Sure, fine, why not.  Good enough for our purposes!   Now let's put it all together so we can just call it with a base temp and the number of points we want.

def genTempData(base, n):
    return list(accumulate(repeat(base, n), 
                           genTempDataPoint))

To simulate the dataset, we actually need to mix it up.  Or else what good are the GroupBys gonna be?  So, let's create a problem to fix later!  Here's a function to create a simplified version of the dataset - each row will have a location ID, a number corresponding to time (just raw ints, I'm not making actual datetimes - I've spent too much time on this part already).  We'll also generate humidity values, to add another monkey wrench to fix later (we'll still use the genTempData function).

from itertools import chain

def makeLocation(name, base1, n1, base2, n2):
    return [(x[0], name, x[1][0], x[1][1]) 
        for x in enumerate(zip(genTempData(base1, n1),
              genTempData(base2, n2)) )]

bigList = list(chain.from_iterable(makeLocation(str(x), 
                                                70, 
                                                15,
                                                40, 
                                                15) 
                         for x in range(5)))
np.random.shuffle(bigList)

df = pd.DataFrame(bigList, 
                  columns = ["Time", "Loc", "Temp", "Hum"])

Back To The Main Plot

Let's look at some test rows!

# Viewing test rows

df.iloc[:5]
Time	Loc	Temp     	Hum
10	4	68.396970	34.169753
13	0	80.288846	42.076786
7	4	69.923273	37.967951
6	0	71.781362	41.186802
5	2	62.678844	37.321636

Now, when I'm getting started with a new dataset, one of the first things I like to do is make some graphs.  As of late, my favorite package has been Altair.  Looks very nice by default, is pretty easy to iterate with, and has nice declarative syntax.

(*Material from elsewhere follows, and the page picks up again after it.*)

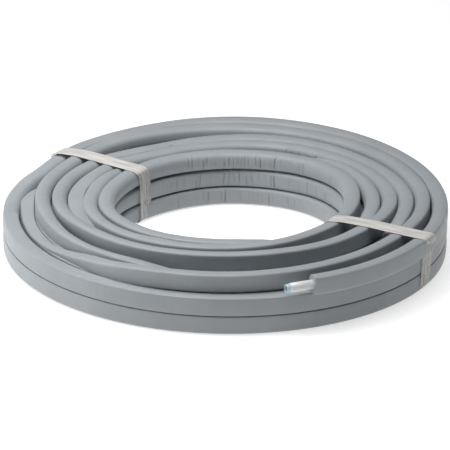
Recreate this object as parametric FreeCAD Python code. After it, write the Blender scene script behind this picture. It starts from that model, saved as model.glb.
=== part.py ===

Only one problem!  It wants date in "long-form" - as in, rather than each row having several variables of interest, each row has one (or more) "ID" variables, one numerical value, and the name of the variable we're measuring.  So for instance, something more like this:

Time	Loc	variable	value
10	4	Temp	        68.396970
13	0	Temp	        80.288846
7	4	Temp	        69.923273
6	0	Temp	        71.781362
5	2	Temp	        62.678844

Not quite sure why!  Buuut, that's kind of a feature of modern coding - we're sitting on an inheritance of libraries that have built up over the years, and so more often than not we're just building the "plumbing" between existing stuff.  It's cool!  And good!  It lets us separate Function from Implementation.  We don't need to know what's going on under the hood - we just need to know thing X will produce an output we want, and that in order to get it we first need to reshape what we've already got into an input that it'll accept.  Since that's such a huge part of coding these days, Pandas' power in that realm is super useful.

Sooo, how do we get from here to there?  Shockingly easily!

melted = pd.melt(df, id_vars=["Time", "Loc"])

Done!

Well, obviously we're not REALLY done yet.  Half the point of having such terse, expressive code is that we can do MORE things!

Let's say we want to see how humidity & temperature change over the course of the day.  First, we'll have to grab all the readings from a single location.  Let's say Location 3!

loc3 = melted[melted["Loc"]=="3"]

Altair's pretty neat.

(alt.Chart(loc3)
 .mark_line()
 .encode(x='Time:O', #We're encoding time as an Ordinal 
         y='value:Q',
         color='variable:N'))

Hrm, lot of room there at the bottom.  If we were in an interactive session, we could make this interactive (zoomable and navigable!) by just adding the .interactive() method to the end, but I don't know how to do that in the blog.  Regardless, it's pretty easy to rescale if we want a closer look!

(alt.Chart(loc3)
 .mark_line()
 .encode(x='Time:O',
         y=alt.Y('value:Q', scale=alt.Scale(zero=False)),
         color='variable:N'))

Let's try it with just temperature, and color will encode the location!

meltedJustTemp = pd.melt(df, 
                         id_vars=["Time", "Loc"],
                        value_vars= ["Temp"])

(alt.Chart(meltedJustTemp)
 .mark_line()
 .encode(x='Time:O',
         y='value:Q',
         color='Loc:N'))

Let's zoom in again...

(alt.Chart(meltedJustTemp)
 .mark_line()
 .encode(x='Time:O',
         y=alt.Y('value:Q', scale=alt.Scale(zero=False)),
         color='Loc:N'))

Altair also lets us Facet our graphs extremely flexibly & painlessly.

alt.Chart(melted).mark_line().encode(
      x='Time:O',
      y=alt.Y('value:Q', scale=alt.Scale(zero=False)),
      color='Loc:N',
      column="variable")

Or how about another way!  Let's see humidity & temp, location by location.

alt.Chart(melted).mark_line().encode(
      x='Time:O',
      y=alt.Y('value:Q', scale=alt.Scale(zero=False)),
      color='variable:N',
      row="Loc")

We could make them nicer (there's a WIDE array of customizations), but I'm looking to simulate Exploratory Data Analysis.  I can't think of another graphing package in Python that has quite this level of "instant gratification" for so many different variations.